The internet is hungry again. It’s a ravenous, digital beast that feeds on the mundane and shits out "wholesome content" to keep the engagement metrics from flatlining. Today’s snack? A birthday post. But not just any post. We’re talking about Kajol, Bollywood royalty, posting a photo with her mother-in-law, Veena Devgan. The headline tells us this interaction is "everything."
If this is everything, we are collectively bankrupt.
Let’s look at the mechanics of this "Everything." It’s a digital performance staged on a platform designed to monetize your dopamine. You’ve seen the shot: hugs, smiles, the requisite amount of curated warmth. It’s fine. It’s pleasant. In a pre-digital era, this was a photo that sat in a silver frame on a mahogany side table, gathering dust and seen only by people who actually stepped foot in the house. Now, it’s a strategic asset. It’s a data point in a reputation management campaign that millions of people are expected to treat as a tectonic shift in the human condition.
The headline writers are the worst offenders. "Hugs, Smiles & Love." It reads like a prompt for a mid-tier generative AI trying to simulate human affection. It’s sterile. It’s the linguistic equivalent of unflavored gelatin. By labeling a standard family interaction as "everything," the media isn’t just exaggerating; they’re participating in the flattening of the human experience. We’ve reached a point where a celebrity performing a basic social obligation—wishing a relative happy birthday—is treated with the same breathless intensity as a leaked hardware spec or a market crash.
There’s a specific friction here that nobody wants to talk about. To get that "candid" shot, someone had to hold a $1,300 smartphone at the perfect angle. Someone probably checked the lighting. Maybe a PR assistant looked at the draft before it hit the "Share" button. The trade-off is simple: you exchange a genuine, private moment for a bump in your "relatability" score. You kill the actual intimacy of the hug to ensure the digital ghost of the hug performs well in the feed. It’s a high price to pay for a few thousand heart emojis from strangers in a different time zone.
The comments section is where the real horror lives. It’s a sea of bot-like behavior from actual humans. "Couple goals." "So sweet." "Best MIL-DIL duo." It’s the Dead Internet Theory in practice, even if the people typing are technically breathing. We’ve been trained to respond to these stimuli with the same predictable patterns. We aren't consuming a moment; we're participating in a ritual. The platform doesn't care if the love is real. It only cares that you stayed on the app for an extra six seconds to look at it.
Kajol is a pro. She knows how to play the game. She’s been in the public eye long enough to understand that the "wholesome family" narrative is a bulletproof shield against the more cynical corners of the internet. If you’re posting about love and mothers-in-law, you’re untouchable. You’re "real." You’re "down to earth." It’s a calculated move in an industry that’s increasingly obsessed with the "authenticity" of its stars, even as every pixel of their public existence is airbrushed and optimized for maximum reach.
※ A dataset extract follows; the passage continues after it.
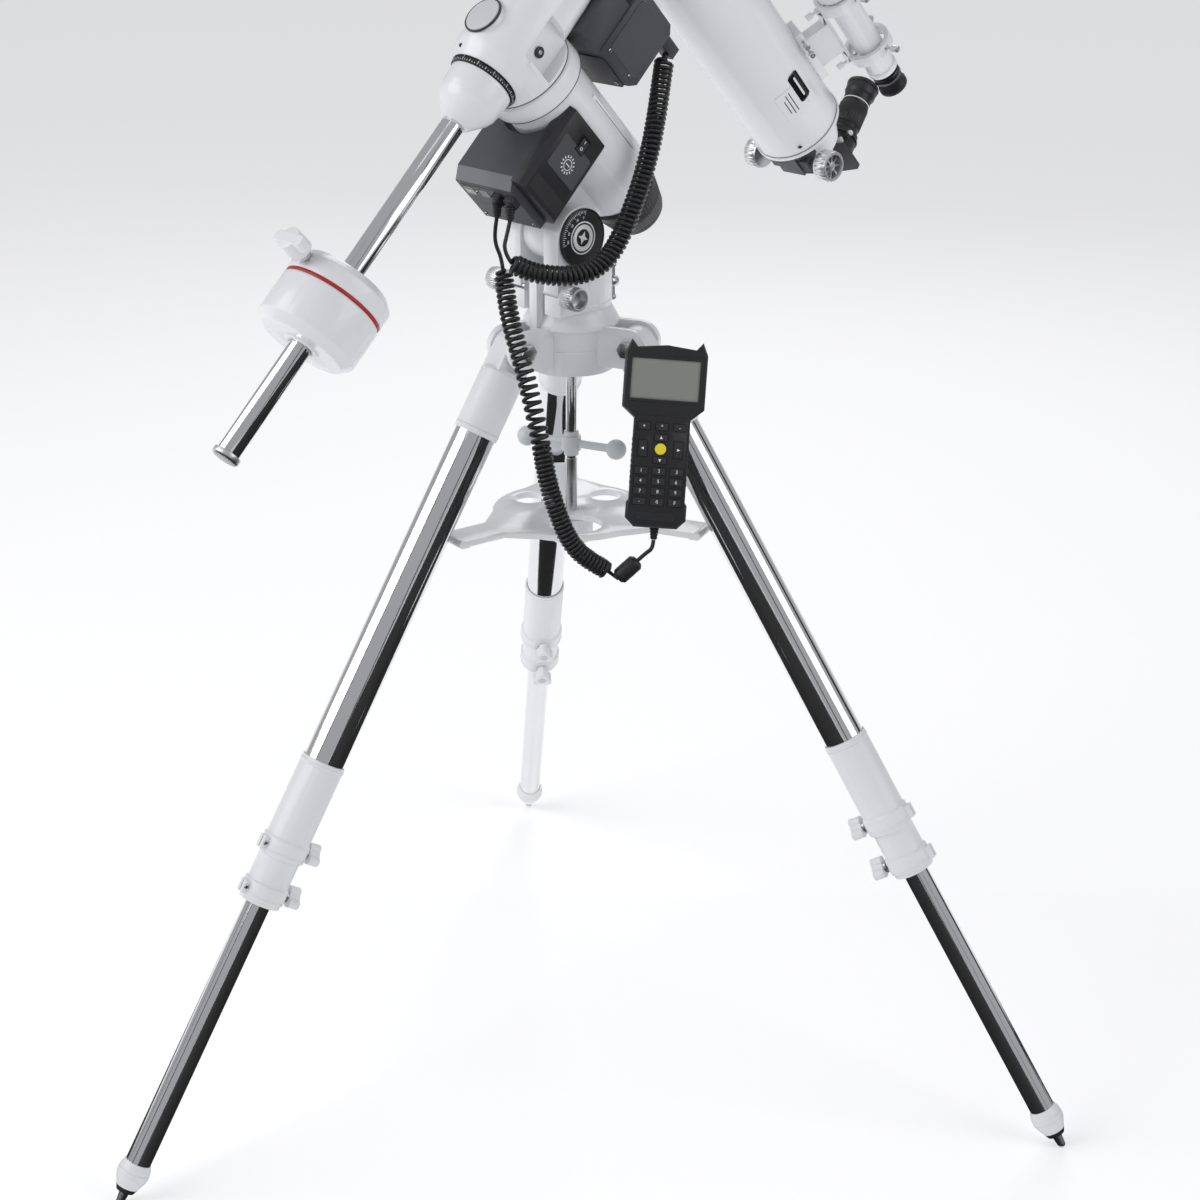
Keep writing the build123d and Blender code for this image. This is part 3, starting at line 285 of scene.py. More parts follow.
def gloss_black():
    return paint("black_gloss", (0.010, 0.010, 0.012), 0.16, 0.03, 600, spread=0.1, coat=0.3)


def dark_grey():
    return paint("grey_moulded", (0.058, 0.060, 0.068), 0.5, 0.5, 1700, spread=0.12,
                 wear=(0.10, 0.10, 0.11))


# A lighter grey for the motor box's upward chamfer. It is painted sheen standing for the glossy plastic's
# reflection there, not a moulded colour.
def painted_sheen_grey():
    return paint("grey_moulded_painted_sheen", (0.16, 0.165, 0.18), 0.42, 0.3, 1700, spread=0.08)


def rubber():
    return paint("cord_rubber", (0.020, 0.020, 0.022), 0.36, 0.15, 1100, spread=0.15)


def ink():
    return paint("printed_white", (0.82, 0.83, 0.84), 0.5, 0.02, 800, spread=0.03)


# Black print and dark joints. It is also used as painted shade in the screws' cross recesses.
def dark_ink_and_shade():
    return paint("printed_black_and_recess_shade", (0.02, 0.02, 0.022), 0.4, 0.02, 800, spread=0.1)


def screen_grey():
    return paint("screen_film", (0.235, 0.245, 0.225), 0.22, 0.01, 500, spread=0.03)


def yellow():
    return paint("yellow_key", (0.80, 0.68, 0.03), 0.4, 0.05, 900, spread=0.04)


def red():
    return paint("red_band", (0.45, 0.02, 0.02), 0.35, 0.05, 900, spread=0.08)


def coated_glass():
    """Thick glass with a faint green coating."""
    made, tree, shader = new_material("coated_glass")
    if tree is None:
        return made
    noise = add_node(tree, "ShaderNodeTexNoise", Scale=60.0)
    tree.links.new(
        ramp(tree, noise.outputs["Fac"], 0.3, 0.7, ((0.80, 0.90, 0.86), (0.86, 0.94, 0.90))),
        shader.inputs["Base Color"])
    shader.inputs["Roughness"].default_value = 0.02
    shader.inputs["Transmission Weight"].default_value = 0.9
    shader.inputs["IOR"].default_value = 1.5
    return made


# ---- piece makers ---------------------------------------------------------------
def finish_piece(name, mesh, body, material, bevel=0.0, smooth=True):
    """Turns a mesh into a piece that rides on its body."""
    piece = bpy.data.objects.new(name, mesh)
    bpy.context.scene.collection.objects.link(piece)
    mesh.materials.append(material)
    for face in mesh.polygons:
        face.use_smooth = smooth
    if bevel:
        edge = piece.modifiers.new("edge", "BEVEL")
        edge.width = bevel * MM
        edge.segments = 2
        edge.limit_method = "ANGLE"
        edge.angle_limit = math.radians(35)
        edge.harden_normals = True
    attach(piece, body)
    return piece


def mesh_from(name, build):
    """A mesh that a function fills through bmesh."""
    mesh = bpy.data.meshes.new(name)
    shape = bmesh.new()
    build(shape)
    bmesh.ops.recalc_face_normals(shape, faces=shape.faces)
    shape.to_mesh(mesh)
    shape.free()
    return mesh


def add_lathe(shape, outline, place, steps=64, teeth=None):
    """Adds a closed solid turned about Z from (radius, height) points in millimetres.
    teeth is (count, depth, radius): what lies outside that radius is knurled."""
    rings = []
    for radius, height in outline:
        ring = []
        for step in range(steps):
            angle = 2 * math.pi * step / steps
            here = radius
            if teeth and radius > teeth[2]:
                here = radius - teeth[1] * (0.5 + 0.5 * math.cos(teeth[0] * angle))
            ring.append(shape.verts.new(place @ Vector((
                here * math.cos(angle) * MM, here * math.sin(angle) * MM, height * MM))))
        rings.append(ring)
    for low, high in zip(rings, rings[1:] + rings[:1]):
        for step in range(steps):
            after = (step + 1) % steps
            shape.faces.new((low[step], low[after], high[after], high[step]))


def lathe(name, outline, place, body, material, steps=64, teeth=None, bevel=0.0):
    """A closed ring or solid turned about its place's Z; a radius of 0.01 closes the middle."""
    mesh = mesh_from(name, lambda shape: add_lathe(shape, outline, place, steps, teeth))
    return finish_piece(name, mesh, body, material, bevel)


def add_prism(shape, corners, low, high, place):
    """Adds an extruded outline, in millimetres in its place's X and Y."""
    bottom = [shape.verts.new(place @ Vector((x * MM, y * MM, low * MM))) for x, y in corners]
    top = [shape.verts.new(place @ Vector((x * MM, y * MM, high * MM))) for x, y in corners]
    shape.faces.new(bottom[::-1])
    shape.faces.new(top)
    for index in range(len(corners)):
        after = (index + 1) % len(corners)
        shape.faces.new((bottom[index], bottom[after], top[after], top[index]))


def prisms(name, outlines, low, high, place, body, material, bevel=0.15):
    """Several extruded outlines of one height as one piece."""
    def build(shape):
        for corners in outlines:
            add_prism(shape, corners, low, high, place)
    return finish_piece(name, mesh_from(name, build), body, material, bevel, smooth=False)


def rounded(x, y, wide, tall, radius, steps=5):
    """A rounded rectangle's outline about (x, y)."""
    corners = []
    for cx, cy, start in ((1, 1, 0), (-1, 1, 90), (-1, -1, 180), (1, -1, 270)):
        for step in range(steps + 1):
            a = math.radians(start + 90 * step / steps)
            corners.append((x + cx * (wide / 2 - radius) + radius * math.cos(a),
                            y + cy * (tall / 2 - radius) + radius * math.sin(a)))
    return corners


def radial_mark(x, y, angle, inner, outer, inner_half, outer_half):
    """The outline of a mark that points away from (x, y), with its half widths."""
    c, s = math.cos(angle), math.sin(angle)
    return [(x + inner * c + inner_half * s, y + inner * s - inner_half * c),
            (x + outer * c + outer_half * s, y + outer * s - outer_half * c),
            (x + outer * c - outer_half * s, y + outer * s + outer_half * c),
            (x + inner * c - inner_half * s, y + inner * s + inner_half * c)]


def frame_halves(x, y, wide, tall, bar):
    """A rectangular frame about (x, y), as an upper and a lower outline."""
    halves = []
    for side in (1, -1):
        w, t = wide / 2, side * tall / 2
        inner = t - side * bar
        outline = [(x, y + t), (x + w, y + t), (x + w, y), (x + w - bar, y),
                   (x + w - bar, y + inner), (x - w + bar, y + inner), (x - w + bar, y),
                   (x - w, y), (x - w, y + t)]
        halves.append(outline[::side])
    return halves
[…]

But let’s be honest about the tech that enables this. We’re living in a feedback loop. The algorithm sees that "Hugs, Smiles & Love" gets clicks, so it pushes more of it. The publishers see the traffic, so they write more headlines using the word "Everything." The celebrities see the engagement, so they post more "candid" family photos. It’s a closed system of vapidity. We’re all just scrolling through a hall of mirrors, waiting for someone to do something that isn't part of the script.
The headline says this post is everything. If a single Instagram post of two people smiling is the pinnacle of our cultural output today, what does that say about the rest of our lives? We’re being fed a diet of high-fructose sentimentality to distract us from the fact that our digital lives are becoming increasingly scripted and shallow. We’ve traded the messiness of real relationships for the polished, high-contrast version that fits neatly into a square crop.
Next week, another celebrity will post a picture of a sunset or a sourdough loaf, and that will be "everything" too. The cycle will continue until we’ve completely lost the ability to distinguish between a genuine emotion and a well-timed content drop.
I wonder if they even liked the cake. Or did they just take the picture and go back to their separate screens?